In the latter part of 2007, the Appellant and the child’s father made a placing request, asking the Authority to place the child in a specified school. The Authority dealt with that request by giving consideration to the child’s case at meetings of their Joint Admissions Group. The Authority declined the request on the ground that there were no places available in the school, but sought to assure the child’s parents that his case was under constant review by the Joint Admissions Group. The decision to decline the request appears to have been taken at a meeting of the Joint Admissions Group on 22 January 2007 and to have been formally intimated in a letter from the Senior Education Officer to the child’s father dated 10 April 2008.

 

The specified school is a new school which has been designed to accommodate 80 pupils. The Authority are treating it as having a capacity of 84 in terms of pupil numbers.

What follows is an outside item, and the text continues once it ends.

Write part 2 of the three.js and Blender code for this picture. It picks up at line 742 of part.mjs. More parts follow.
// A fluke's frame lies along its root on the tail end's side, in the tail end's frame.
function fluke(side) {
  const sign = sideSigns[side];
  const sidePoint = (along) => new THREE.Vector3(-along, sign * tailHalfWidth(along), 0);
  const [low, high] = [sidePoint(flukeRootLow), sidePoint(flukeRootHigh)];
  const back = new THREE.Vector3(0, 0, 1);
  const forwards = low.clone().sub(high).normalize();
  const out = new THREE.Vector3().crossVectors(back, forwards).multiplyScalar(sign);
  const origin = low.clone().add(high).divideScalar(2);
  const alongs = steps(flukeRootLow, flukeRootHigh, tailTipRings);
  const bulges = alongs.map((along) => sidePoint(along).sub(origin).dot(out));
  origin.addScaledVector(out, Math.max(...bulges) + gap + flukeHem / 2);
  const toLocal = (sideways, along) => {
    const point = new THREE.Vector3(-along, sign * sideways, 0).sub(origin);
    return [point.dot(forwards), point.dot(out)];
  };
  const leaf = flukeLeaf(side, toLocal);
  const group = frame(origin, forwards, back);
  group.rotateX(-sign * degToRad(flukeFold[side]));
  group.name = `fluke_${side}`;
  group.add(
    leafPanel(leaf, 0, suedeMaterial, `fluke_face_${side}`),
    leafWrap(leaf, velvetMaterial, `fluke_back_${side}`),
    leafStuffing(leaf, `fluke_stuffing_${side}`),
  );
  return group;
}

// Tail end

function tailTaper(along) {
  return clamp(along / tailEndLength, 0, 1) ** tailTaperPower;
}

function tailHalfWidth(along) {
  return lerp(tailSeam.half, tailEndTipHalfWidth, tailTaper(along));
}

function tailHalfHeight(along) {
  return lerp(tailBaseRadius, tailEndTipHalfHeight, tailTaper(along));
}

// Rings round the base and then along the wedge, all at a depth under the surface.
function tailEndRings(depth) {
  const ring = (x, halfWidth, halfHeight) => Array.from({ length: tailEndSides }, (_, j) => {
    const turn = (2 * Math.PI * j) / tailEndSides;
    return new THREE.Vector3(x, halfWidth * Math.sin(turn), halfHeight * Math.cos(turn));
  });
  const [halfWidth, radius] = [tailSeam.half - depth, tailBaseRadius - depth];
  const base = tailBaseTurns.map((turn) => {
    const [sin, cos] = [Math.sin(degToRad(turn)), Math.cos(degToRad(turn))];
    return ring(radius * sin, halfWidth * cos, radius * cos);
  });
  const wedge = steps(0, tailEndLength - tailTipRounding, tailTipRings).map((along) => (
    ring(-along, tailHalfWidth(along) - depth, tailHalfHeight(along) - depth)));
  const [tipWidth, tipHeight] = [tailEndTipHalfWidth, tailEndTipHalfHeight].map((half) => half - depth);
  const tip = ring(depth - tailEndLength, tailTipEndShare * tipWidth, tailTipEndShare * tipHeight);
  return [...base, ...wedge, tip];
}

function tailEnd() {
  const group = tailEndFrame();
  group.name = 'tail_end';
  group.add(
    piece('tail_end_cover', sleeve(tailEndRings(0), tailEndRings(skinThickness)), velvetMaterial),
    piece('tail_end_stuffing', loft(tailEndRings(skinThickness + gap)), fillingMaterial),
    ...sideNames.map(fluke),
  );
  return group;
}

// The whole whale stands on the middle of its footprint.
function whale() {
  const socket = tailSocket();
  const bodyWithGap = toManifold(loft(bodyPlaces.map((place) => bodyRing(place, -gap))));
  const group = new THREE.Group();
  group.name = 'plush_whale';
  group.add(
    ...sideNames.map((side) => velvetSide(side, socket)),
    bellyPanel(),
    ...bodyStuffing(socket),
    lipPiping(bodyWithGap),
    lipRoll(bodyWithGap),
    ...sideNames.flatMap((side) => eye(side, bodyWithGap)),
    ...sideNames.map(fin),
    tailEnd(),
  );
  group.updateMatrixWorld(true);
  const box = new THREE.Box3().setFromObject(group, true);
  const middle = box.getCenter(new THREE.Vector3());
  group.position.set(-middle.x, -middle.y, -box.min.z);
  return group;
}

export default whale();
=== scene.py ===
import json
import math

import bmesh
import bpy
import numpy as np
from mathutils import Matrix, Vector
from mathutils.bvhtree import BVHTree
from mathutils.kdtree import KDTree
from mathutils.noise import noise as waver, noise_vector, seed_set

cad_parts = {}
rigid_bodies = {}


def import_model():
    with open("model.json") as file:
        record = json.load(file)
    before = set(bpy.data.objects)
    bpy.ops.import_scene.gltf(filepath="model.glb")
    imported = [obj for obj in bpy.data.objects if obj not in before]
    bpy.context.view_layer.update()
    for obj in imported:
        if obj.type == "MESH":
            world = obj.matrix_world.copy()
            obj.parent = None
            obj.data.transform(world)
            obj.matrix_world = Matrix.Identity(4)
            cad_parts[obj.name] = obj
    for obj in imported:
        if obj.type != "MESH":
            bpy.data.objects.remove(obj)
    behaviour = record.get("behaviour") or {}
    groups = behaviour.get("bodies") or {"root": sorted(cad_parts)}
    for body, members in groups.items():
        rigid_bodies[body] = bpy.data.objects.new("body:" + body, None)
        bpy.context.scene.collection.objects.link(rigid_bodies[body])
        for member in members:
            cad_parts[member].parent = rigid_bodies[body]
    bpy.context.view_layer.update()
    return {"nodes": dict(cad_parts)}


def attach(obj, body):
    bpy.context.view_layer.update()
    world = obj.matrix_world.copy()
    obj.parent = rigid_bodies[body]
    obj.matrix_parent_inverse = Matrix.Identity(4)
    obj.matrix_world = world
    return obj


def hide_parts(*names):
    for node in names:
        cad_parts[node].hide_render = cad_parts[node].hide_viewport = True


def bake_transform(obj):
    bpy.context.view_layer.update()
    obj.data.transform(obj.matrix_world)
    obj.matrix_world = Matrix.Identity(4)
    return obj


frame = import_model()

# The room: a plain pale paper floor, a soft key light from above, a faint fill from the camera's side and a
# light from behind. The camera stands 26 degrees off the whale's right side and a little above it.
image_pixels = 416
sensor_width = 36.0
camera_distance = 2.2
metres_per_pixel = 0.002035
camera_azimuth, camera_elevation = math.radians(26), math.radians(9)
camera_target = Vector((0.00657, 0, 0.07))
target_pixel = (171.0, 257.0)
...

As at the date of this hearing the number of pupils there was 85. Several pupils are expected to leave in the course of, or at the end of the coming year, but there will be others for whom a place will be sought.

 

 

5. Reasons for decision:

 

After the Senior Education Officer had completed his evidence in chief and had answered questions from the Appellant’s representative and the Tribunal, parties sought a brief adjournment. Thereafter, parties intimated that they had reached agreement on the following terms:

 

The reference would be withdrawn on the understanding that parties would   engage in mediation, for the following purposes:

 

  1. for the Authority to confirm, or rather re-confirm, the importance of the child’s situation as regards his continuing education;

 

  1. for the Authority to offer the child the first appropriate place in the specified school – the child would be first on the waiting list, but might not be offered the first available place, e.g. if a child came into the area from elsewhere whose need of a place at the specified school was greater than child’s;

 

  1. for the purpose of seeing that greater attention was given by the Authority to communication with the child’s parents and their representatives, e.g. by giving them a report after every meeting of the Authority’s Joint Admissions Group;

 

  1. for the purpose of seeing that detailed discussions were entered into relating to arrangements for the child’s transition to secondary education next year, particularly in the event of movements in and out of relevant schools during the course of the recently commenced school year.

 

The Authority’s representative intimated that while the Authority could not commit to a firm undertaking at this point, it was understood that there would be a firm offer of a place for the child in the specified school at or before the start of the summer term in 2009.

 

The Tribunal decided, in view of parties’ agreement, to dismiss the reference. The Tribunal did not think it necessary that the agreement, or any part of it, be incorporated in a formal or written document, when it had been given to the Tribunal in detail at the hearing and is reproduced in this decision. The Tribunal is grateful to parties for their constructive efforts to resolve their differences by mediation and agreement.